土地の境界や面積などの基礎的な情報である地籍は「土地の戸籍」とも呼ばれ、同調査は1951年の国土調査法制定から、市町村が主体となって推進。地籍の明確化は、土地取引の円滑化のみならず、災害からの早期の復旧・復興や効率的なインフラ整備、まちづくり等を進める上で大きな役割を果たしている。また、地籍調査の成果は、自治体が保有するGIS等にも取り込まれ、行政サービスの効率化に寄与。法務局へも送付され、登記記録の修正や登記所備付地図として利用されている。
23年度の調査実績は692平方キロメートルで、前年度を81平方キロメートル下回った。同年度末時点での進捗率は、全国の「地籍調査対象地域」(全国土面積から国有林野、および公有水面(湖沼や河川等)の面積を除いた地域)で53%、「優先実施地域」(土地区画整理事業等により一定程度地籍が明確化された地域、土地の取引が行なわれる可能性が低い地域を除く地域)で80%。
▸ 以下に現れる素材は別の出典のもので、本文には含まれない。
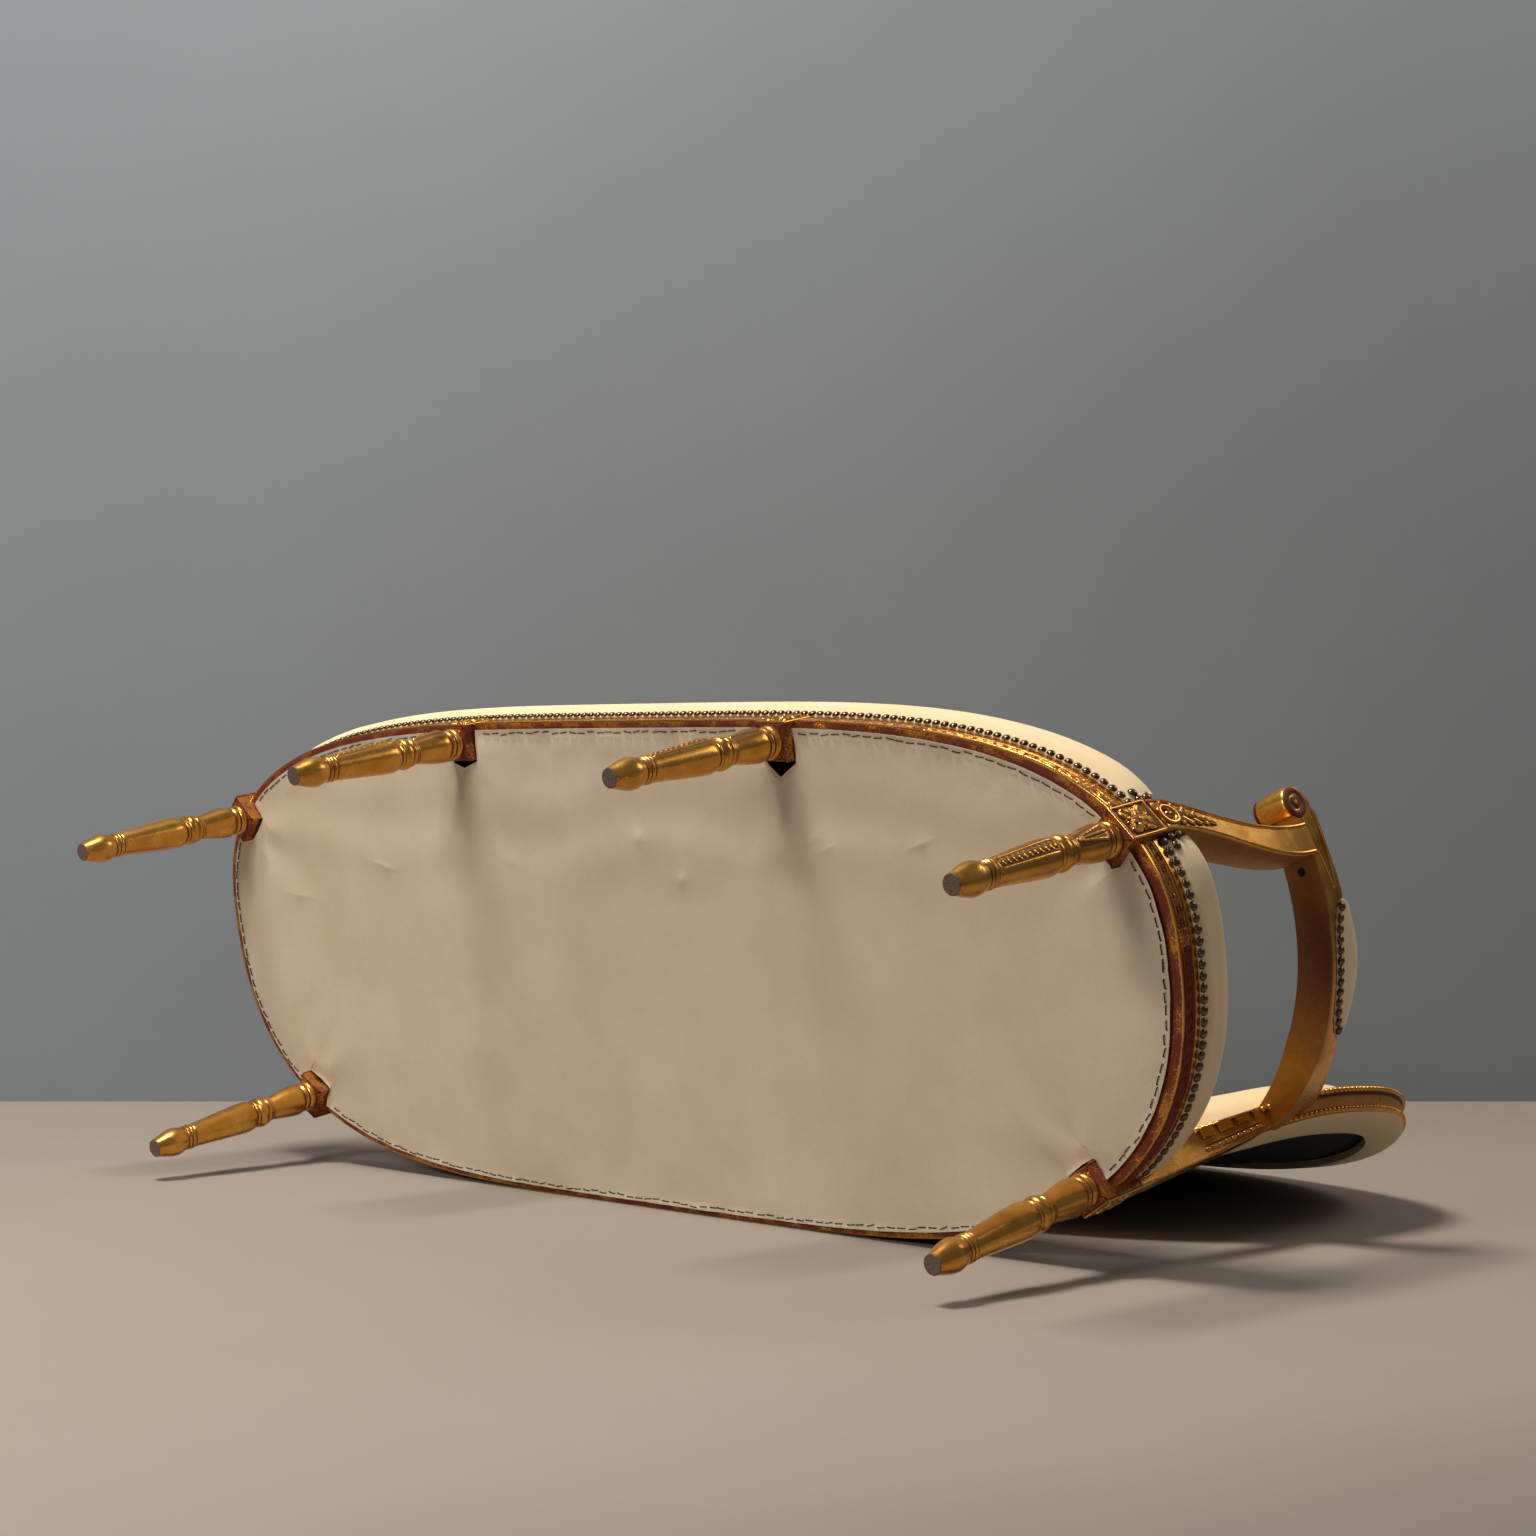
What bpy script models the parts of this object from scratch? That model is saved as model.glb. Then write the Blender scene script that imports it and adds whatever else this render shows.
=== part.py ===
"""Canape sofa: gilt show-wood frame, six turned legs, curved oval back and cream covers.

Metres, +Z up, -Y is the front, +X is the right end seen from the front.
The seat plan is one closed curve, and nearly everything hangs on it: rails, pads, cloths
and nail rows share its stations. The arms run from scrolls over the front corner legs to
the oval back, which leans and curves forward at its ends.
"""
import math

import bmesh
import bpy
import numpy as np

# Fits between pieces
CLEARANCE = 0.0003
OVERRUN = 0.004

# Seat plan
SEAT_HALF_LENGTH = 0.845
SEAT_FRONT_DEPTH = 0.274
SEAT_REAR_DEPTH = 0.364
PLAN_LENGTH_POWER = 4.0
PLAN_DEPTH_POWER = 2.4
SEAT_SWELL = 0.006
BACK_BEHIND = 0.116

# Legs: turned part, square block, and where they stand on the plan
RAIL_UNDERSIDE = 0.290
BLOCK_DROP = 0.020
BLOCK_SIDE = 0.048
CORNER_BLOCK_HEIGHT = 0.063
LEG_GREATEST_RADIUS = 0.022
FRONT_LEG_SETBACK = 0.055
REAR_LEG_SETBACK = 0.137
MIDDLE_LEG_SPACING = 0.578
CORNER_LEG_INSET = 0.015
MIDDLE_LEG_INSET = 0.0245
REAR_LEG_RAKE = 0.0106
LEG_SIDES = 12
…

現在、地籍調査は第7次国土調査事業十箇年計画(20~29年度)に基づき進められており、20~23年度末までの実績は3,131平方キロメートルとなっている。
20年の制度改正により、高精度な空中写真や航空レーザ測量等のリモートセンシングデータを利用することで、現地に行かずに調査できる手法(航測法)を新たに導入。23年度は36市町村・44平方キロメートルで実施され、林地全体の実施面積(508平方キロメートル)の9%を占めた。当該手法の対象地域の拡大等を実施し、引き続き効率的な地籍調査を推進していく。